The benefits are not restricted to customer due diligence activities undertaken at account opening. If monitoring activities can be intensified for customers with a high risk profile and relaxed for those whose activities are more straightforward, expensive investigatory resource can be allocated more meaningfully, with a resulting reduction in false positive rates and increased investigatory success. Our research tells us that organisations are hot in their pursuit of this objective. Of those that are using a risk-based approach in CDD, 87% are also determining risk profiles that will dictate the degree of monitoring dedicated during the lifetime of the account.
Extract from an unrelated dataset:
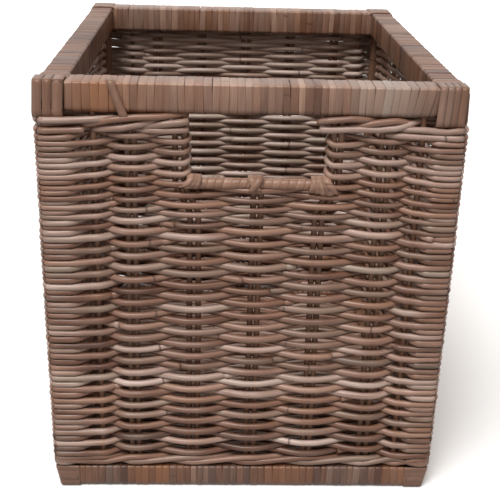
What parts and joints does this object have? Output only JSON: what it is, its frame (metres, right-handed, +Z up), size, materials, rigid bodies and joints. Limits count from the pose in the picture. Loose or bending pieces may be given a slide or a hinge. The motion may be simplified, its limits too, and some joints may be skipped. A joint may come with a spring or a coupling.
{
  "type": "rattan storage basket",
  "caption": "Rectangular open basket of woven rattan with wrapped top and bottom rails and a hand hole with a bound bar in the front wall.",
  "frame": {"origin": "on the ground under the middle of the basket", "axes": "+Z up, -Y the side of the hand hole, +X to the right seen from that side"},
  "size_m": [0.32, 0.39, 0.35],
  "materials": {
    "rail_core": "matte",
    "rattan_peel": "satin",
    "rattan_rod": "matte",
    "rattan_strand": "satin"
  },
  "bodies": {
    "root": {"top_rail_core_front": "rail_core", "top_rail_core_right": "rail_core", "top_rail_core_back": "rail_core", "top_rail_core_left": "rail_core", "bottom_rail_core_front": "rail_core", "bottom_rail_core_right": "rail_core", "bottom_rail_core_back": "rail_core", "bottom_rail_core_left": "rail_core", "top_rail_wrap_front": "rattan_peel", "top_rail_wrap_right": "rattan_peel", "top_rail_wrap_back": "rattan_peel", "top_rail_wrap_left": "rattan_peel", "bottom_rail_wrap_front": "rattan_peel", "bottom_rail_wrap_right": "rattan_peel", "bottom_rail_wrap_back": "rattan_peel", "bottom_rail_wrap_left": "rattan_peel", "handle_bar_wrap": "rattan_peel", "handle_bar": "rattan_rod", "corner_post_front_left": "rattan_rod", "corner_post_front_right": "rattan_rod", "corner_post_back_left": "rattan_rod", "corner_post_back_right": "rattan_rod", "base_rib_left": "rattan_rod", "base_rib_middle": "rattan_rod", "base_rib_right": "rattan_rod", "stake_front_single_left": "rattan_rod", "stake_front_pair_1": "rattan_rod", "stake_front_pair_2": "rattan_rod", "stake_front_pair_3": "rattan_rod", "stake_front_pair_4": "rattan_rod", "stake_front_pair_5": "rattan_rod", "stake_front_single_right": "rattan_rod", "stake_right_single_left": "rattan_rod", "stake_right_pair_1": "rattan_rod", "stake_right_pair_2": "rattan_rod", "stake_right_pair_3": "rattan_rod", "stake_right_pair_4": "rattan_rod", "stake_right_pair_5": "rattan_rod", "stake_right_pair_6": "rattan_rod", "stake_right_single_right": "rattan_rod", "stake_back_single_left": "rattan_rod", "stake_back_pair_1": "rattan_rod", "stake_back_pair_2": "rattan_rod", "stake_back_pair_3": "rattan_rod", "stake_back_pair_4": "rattan_rod", "stake_back_pair_5": "rattan_rod", "stake_back_single_right": "rattan_rod", "stake_left_single_left": "rattan_rod", "stake_left_pair_1": "rattan_rod", "stake_left_pair_2": "rattan_rod", "stake_left_pair_3": "rattan_rod", "stake_left_pair_4": "rattan_rod", "stake_left_pair_5": "rattan_rod", "stake_left_pair_6": "rattan_rod", "stake_left_single_right": "rattan_rod", "weave_front": "rattan_strand", "weave_right": "rattan_strand", "weave_back": "rattan_strand", "weave_left": "rattan_strand", "weave_base": "rattan_strand"}
  },
  "joints": []
}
Furthermore, the overwhelming majority (98%) appreciate that a risk allocations only truly valuable if it can be regularly viewed and adjusted as an account holder’s circumstances and financial dealings change.

 

The Challenge being met

It is important not to underestimate the size of the challenge this represents. Its one thing to allocate a risk profile to customer at account opening, quite another to make sure it is constantly re-evaluated as the customer’s circumstances change. Over one-fifth (21%) of our respondents are to be applauded for having technologies in place that monitor behaviour and automatically suggest changes to the risk profile. Others are relying on manual, and frequently irregular, processes to achieve this, which are unlikely to meet regulatory scrutiny long term or deliver the optimum economic benefits.

 

But, to turn full circle, the re-evaluation of technologies already under way to address the enterprise-wide management challenge will help here, too.

 

As institutions re-invest to support organisational consolidation, they would be wise to look for technology solutions – and they are certainly available – that address both issues in tandem. As the move towards an enterprise-wide approach to financial crime gathers pace, the benefits of a risk-based approach will be realised in full, making it clearer than ever that, in this case at least, what’s good for the regulator is good for business, too.